If BG-12 is approved by the FDA, patients with multiple sclerosis would receive 240 mg of the drug 2 or 3 times a day (based on clinical trial data). Using rough approximations, let’s calculate how much it would cost to treat one MS patient for a year using BG-12.
Cost of dimethyl fumarate: $25/ton (let’s choose the average cost)
Dose of BG-12 per day: 750 mg (let’s go with the high dose)
Total dose of BG-12 per patient per year: 750 mg * 365 days = 274 g
Total cost of BG-12 per patient per year: $25 * (274g /1,000,000 g) = $0.007
Based on the commodity price of dimethyl fumarate, it would cost less than 1 cent to treat an MS patient with BG-12 for one year. Of course you need to turn the dimethyl fumarate into tablets and put them in a bottle, so let’s assume all those added costs are $0.05/tablet. I honestly have no idea how much it actually costs to make tablets on an industrial scale, but it can’t be much considering you can buy a bottle of 100 generic Tylenol tablets at Target for about $3 or $0.03/tablet all in. However, we’ll estimate on the high side and say $0.05/tablet. If we add in the cost of the dimethyl fumarate ($0.007/tablet) and round up, we get $0.06/tablet or $65.70 to treat an MS patient for a year with BG-12. Not very expensive!

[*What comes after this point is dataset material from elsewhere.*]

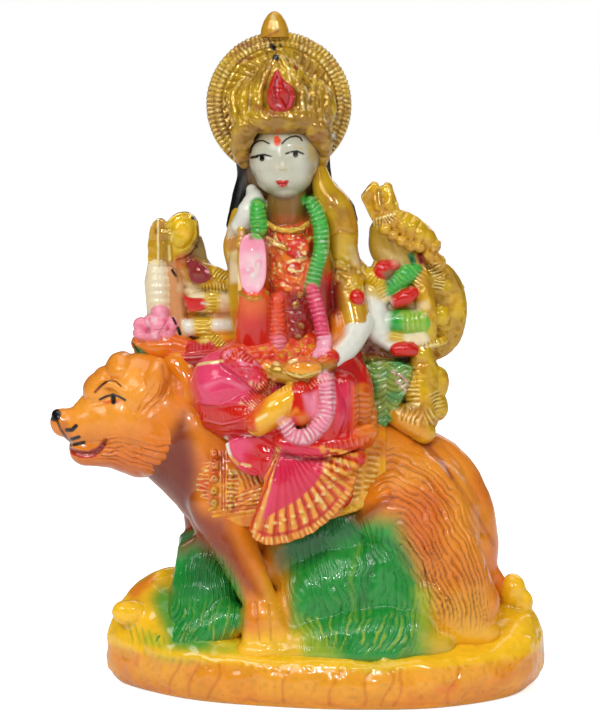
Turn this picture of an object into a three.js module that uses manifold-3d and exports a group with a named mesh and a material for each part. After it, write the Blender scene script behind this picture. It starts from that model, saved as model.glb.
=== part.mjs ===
// Durga seated on her lion: a small cast resin figure with its oval rocky base, moulded as one piece.
// Millimetres, +Z up. The lion faces -X and the goddess faces the viewer, at -Y.

import * as THREE from "three";
import { mergeVertices } from "three/addons/utils/BufferGeometryUtils.js";
import { ParametricGeometry } from "three/addons/geometries/ParametricGeometry.js";
import Module from "manifold-3d";

const wasm = await Module();
wasm.setup();

// Driving dimensions
const FIGURE_HEIGHT = 139; // from the top of the base to the tip of the halo's finial
const BASE_LENGTH = 99.5;
const BASE_DEPTH = 49;
const BASE_HEIGHT = 11; // the rim in front; the rock rises behind it
const BASE_SHOULDER = 3.2; // rounding between the base's side and its top
const ROCK_RISE = 15; // how far the rock stands above the rim at the back, left

// The figure is laid out in shares of its own height: the ground is at 50 and the tip at 677.
const GROUND = 50;
const TIP = 677;
const SHARE = FIGURE_HEIGHT / (TIP - GROUND);
const FIGURE_X = -27; // the figure's own middle line, in shares from the middle of the base

// Meshes and solids

const MERGE = 1e-4;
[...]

Now we know the variable cost to produce a year’s treatment of BG-12, but how much will it sell for? Well, BG-12 looks like it will be a very effective drug without a lot of side-effects, so Biogen certainly isn’t going to price it less than treatments that are currently on the market. If we take a look at this article from Pharmalot, we can see that the annual cost to treat an MS patient with current drugs ranges from approximately $36,000 to $48,000 per year. Let’s assume that Biogen will match the highest price therapy (Gilenya).

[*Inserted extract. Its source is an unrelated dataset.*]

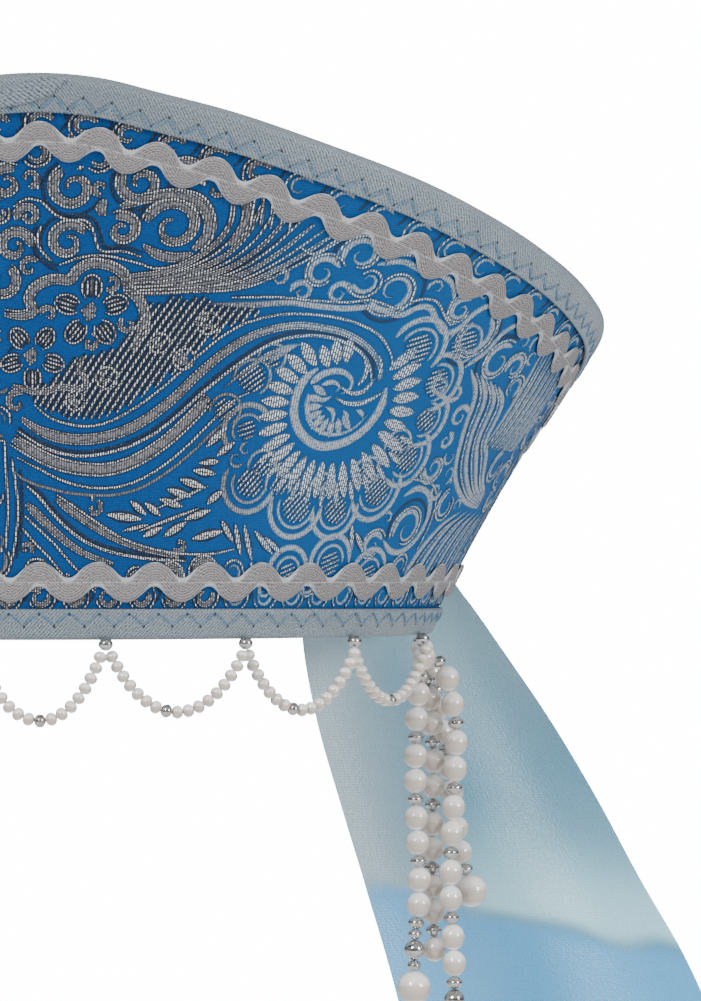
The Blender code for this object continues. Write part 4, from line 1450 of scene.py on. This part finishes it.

Contribution margin = revenue – variable cost
= $48,000 – $67.50
= $47,932.50 or a 99.85% contribution margin
Now before you start screaming about greedy pharmaceutical companies, remember, this is just the contribution margin. Current estimates put the cost of developing a new drug somewhere between $500M and $2B dollars. Biogen will have to treat a large number of patients for many years to recoup their development costs and begin making a profit on BG-12 (for example: treating 1000 patients with BG-12 for 5 years would pay off $1B in development costs). This is why it’s estimated that only 1 in 3 drugs that hit the market actually make a profit for the company; you may have an incredible contribution margin on a drug, but if all of the margin goes into paying off the fixed costs that went into development, you may end up not making any profit at all.

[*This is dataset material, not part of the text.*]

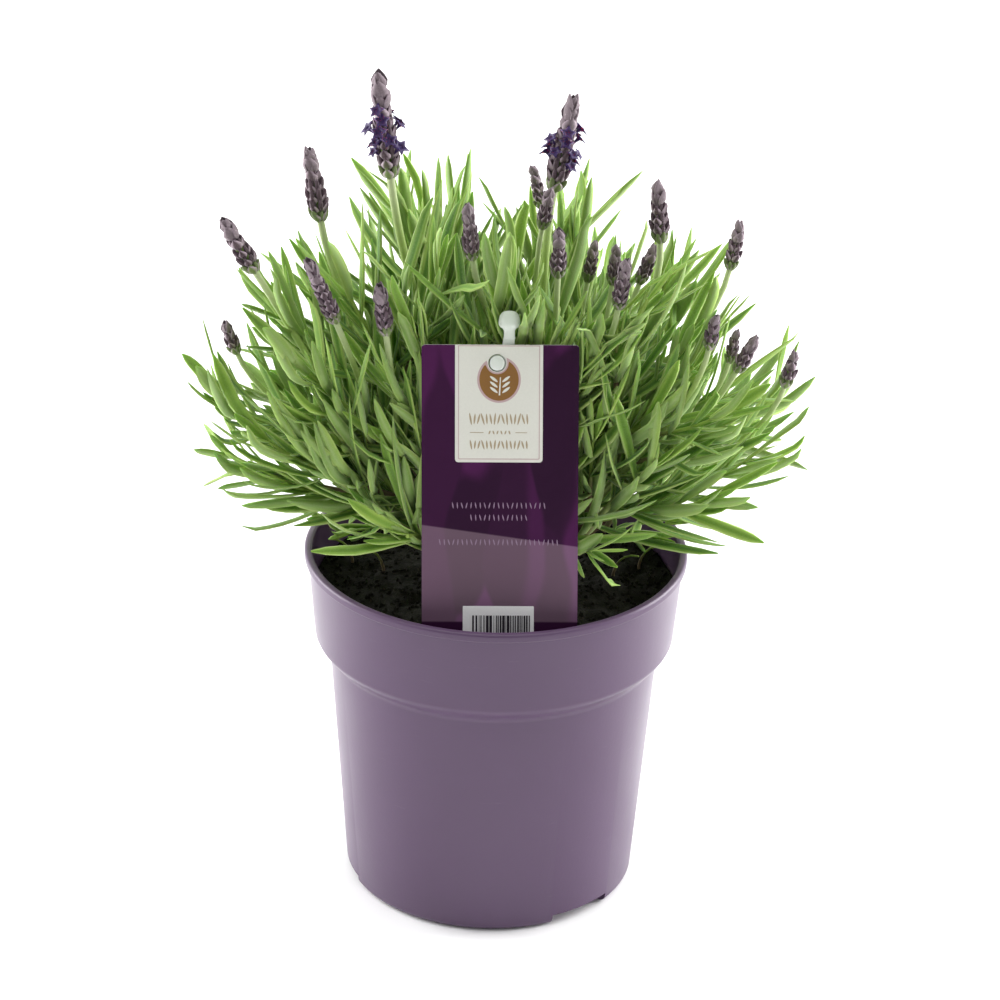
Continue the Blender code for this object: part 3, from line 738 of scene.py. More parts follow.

The other lesson from this exercise is now you can see why the cost of generic drugs is so low. A generic pharmaceutical company incurs only a fraction of development costs that an R&D-based company does and thus can charge a much lower price (typically 80-90% lower), receive a much smaller contribution margin and still make a profit.
Update: After some delay, the FDA has promised to make a decision on BG-12 (brand name: Tecfidera) on March 28th, 2013.